YOUR OBJECTIVE. Below are some records. Pull every line that contains the word "code".

MATERIAL.
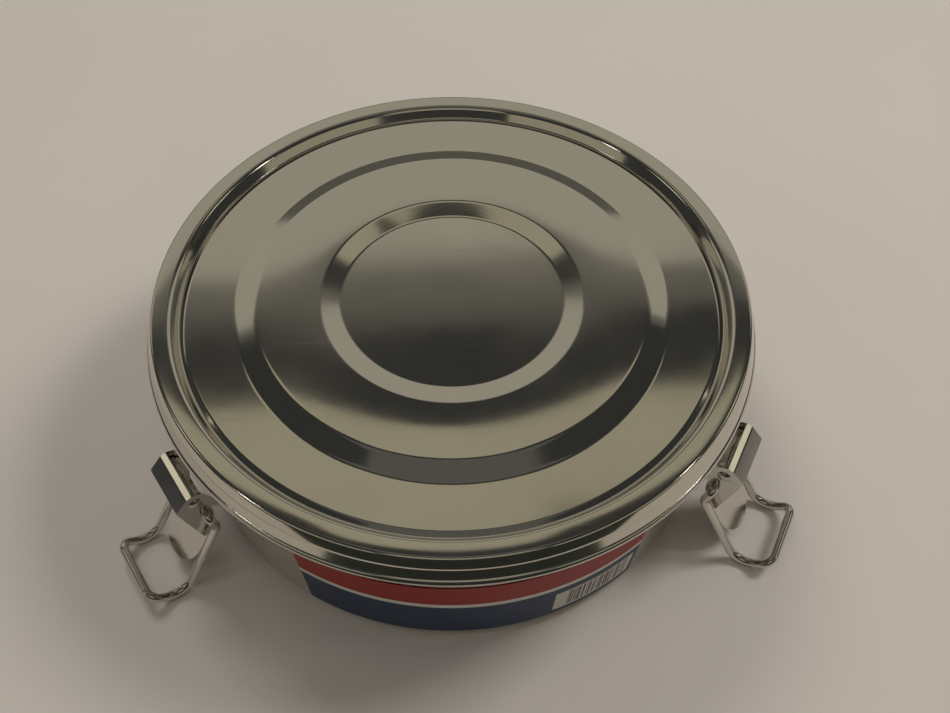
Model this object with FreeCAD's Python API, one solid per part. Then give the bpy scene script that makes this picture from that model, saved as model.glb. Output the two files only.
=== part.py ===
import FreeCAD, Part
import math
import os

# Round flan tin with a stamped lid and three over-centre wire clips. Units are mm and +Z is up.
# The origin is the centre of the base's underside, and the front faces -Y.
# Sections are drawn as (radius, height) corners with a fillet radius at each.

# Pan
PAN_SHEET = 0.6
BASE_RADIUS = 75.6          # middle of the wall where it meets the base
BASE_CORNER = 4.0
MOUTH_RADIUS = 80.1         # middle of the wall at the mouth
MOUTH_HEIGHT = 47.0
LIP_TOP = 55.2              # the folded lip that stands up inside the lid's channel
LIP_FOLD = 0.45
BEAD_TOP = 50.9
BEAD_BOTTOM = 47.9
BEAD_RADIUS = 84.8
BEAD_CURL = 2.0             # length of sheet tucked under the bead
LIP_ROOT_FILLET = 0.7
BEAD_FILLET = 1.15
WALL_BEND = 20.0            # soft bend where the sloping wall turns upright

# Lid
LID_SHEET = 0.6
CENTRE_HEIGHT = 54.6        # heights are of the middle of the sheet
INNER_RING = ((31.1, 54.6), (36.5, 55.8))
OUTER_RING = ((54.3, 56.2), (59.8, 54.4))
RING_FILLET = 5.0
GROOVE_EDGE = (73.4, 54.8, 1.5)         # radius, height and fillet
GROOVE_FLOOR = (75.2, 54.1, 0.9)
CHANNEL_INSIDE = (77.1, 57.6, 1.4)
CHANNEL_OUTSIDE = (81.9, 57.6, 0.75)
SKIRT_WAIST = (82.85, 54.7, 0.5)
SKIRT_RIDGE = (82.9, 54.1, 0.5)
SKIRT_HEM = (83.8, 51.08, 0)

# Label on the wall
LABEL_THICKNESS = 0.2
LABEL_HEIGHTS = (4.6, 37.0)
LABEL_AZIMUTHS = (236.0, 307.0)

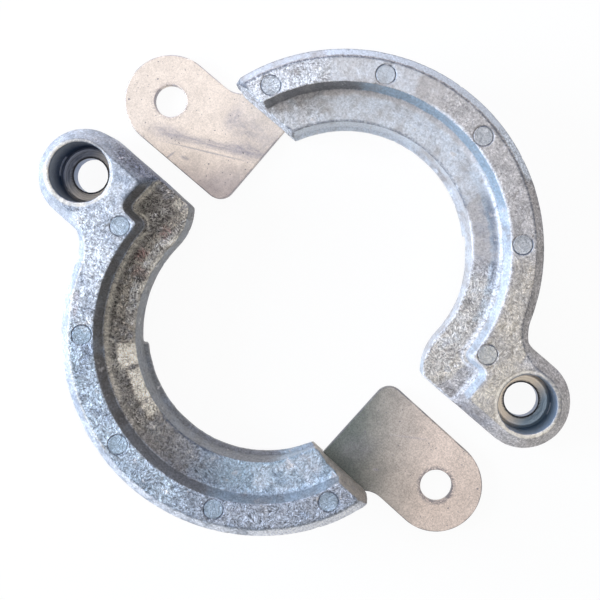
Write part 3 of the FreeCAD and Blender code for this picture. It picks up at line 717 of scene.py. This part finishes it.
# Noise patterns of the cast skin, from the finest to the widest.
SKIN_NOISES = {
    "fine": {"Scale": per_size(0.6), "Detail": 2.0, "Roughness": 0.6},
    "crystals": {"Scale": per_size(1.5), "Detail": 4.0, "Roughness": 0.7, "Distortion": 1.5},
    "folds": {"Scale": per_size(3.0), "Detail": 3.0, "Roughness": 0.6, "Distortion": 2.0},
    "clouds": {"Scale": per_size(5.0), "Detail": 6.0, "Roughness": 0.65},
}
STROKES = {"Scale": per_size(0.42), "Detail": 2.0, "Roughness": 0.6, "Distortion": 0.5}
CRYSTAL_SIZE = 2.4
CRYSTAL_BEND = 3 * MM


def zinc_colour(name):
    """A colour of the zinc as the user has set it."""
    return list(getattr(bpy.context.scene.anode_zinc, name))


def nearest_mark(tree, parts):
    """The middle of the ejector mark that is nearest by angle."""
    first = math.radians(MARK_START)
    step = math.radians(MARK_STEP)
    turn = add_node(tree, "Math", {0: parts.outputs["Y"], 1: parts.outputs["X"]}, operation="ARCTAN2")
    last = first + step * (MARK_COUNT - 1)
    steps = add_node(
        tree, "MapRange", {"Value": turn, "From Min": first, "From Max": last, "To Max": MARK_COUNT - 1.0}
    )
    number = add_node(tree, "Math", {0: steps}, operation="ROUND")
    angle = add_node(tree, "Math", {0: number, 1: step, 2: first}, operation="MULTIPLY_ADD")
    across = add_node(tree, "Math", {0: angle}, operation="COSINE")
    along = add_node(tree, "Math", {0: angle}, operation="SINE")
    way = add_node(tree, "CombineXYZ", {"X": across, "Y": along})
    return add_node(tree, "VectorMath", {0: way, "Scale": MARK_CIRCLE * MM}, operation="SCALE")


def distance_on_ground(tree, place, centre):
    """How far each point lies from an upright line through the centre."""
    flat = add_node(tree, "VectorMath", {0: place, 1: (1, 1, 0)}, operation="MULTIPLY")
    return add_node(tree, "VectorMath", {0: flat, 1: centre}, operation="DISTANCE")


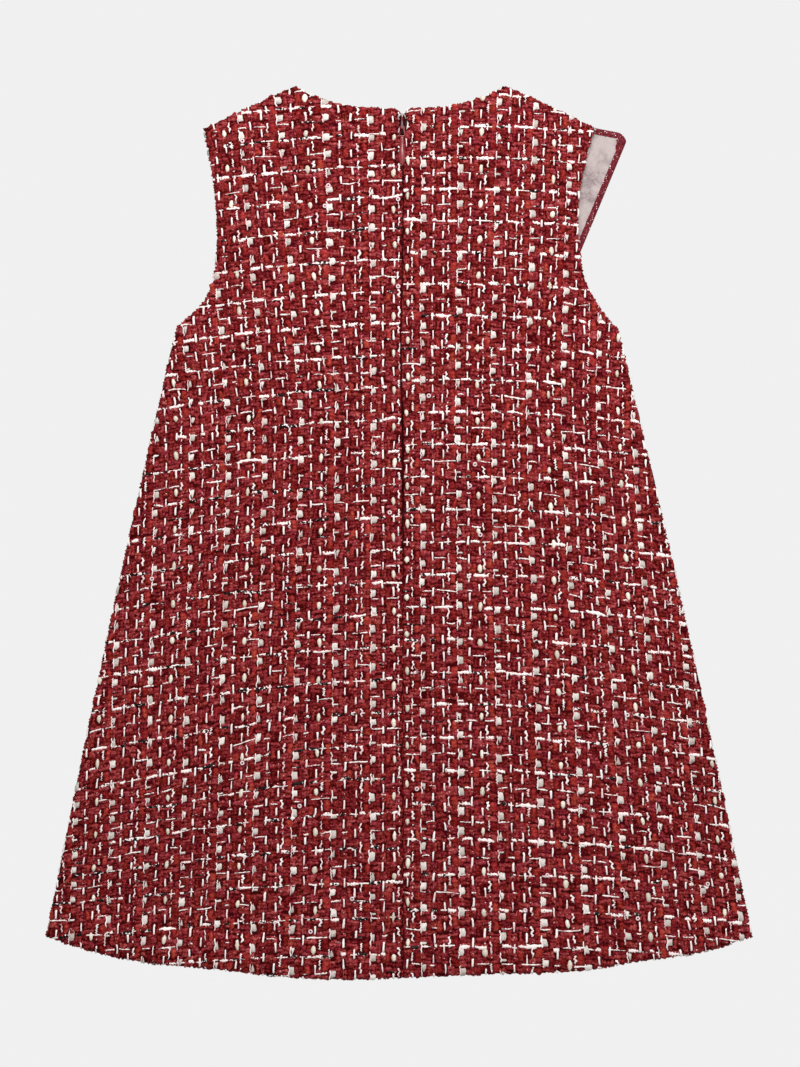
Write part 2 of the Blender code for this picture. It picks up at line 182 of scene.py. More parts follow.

CORRECT RESPONSE.
Write part 3 of the FreeCAD and Blender code for this picture. It picks up at line 717 of scene.py. This part finishes it.
Write part 2 of the Blender code for this picture. It picks up at line 182 of scene.py. More parts follow.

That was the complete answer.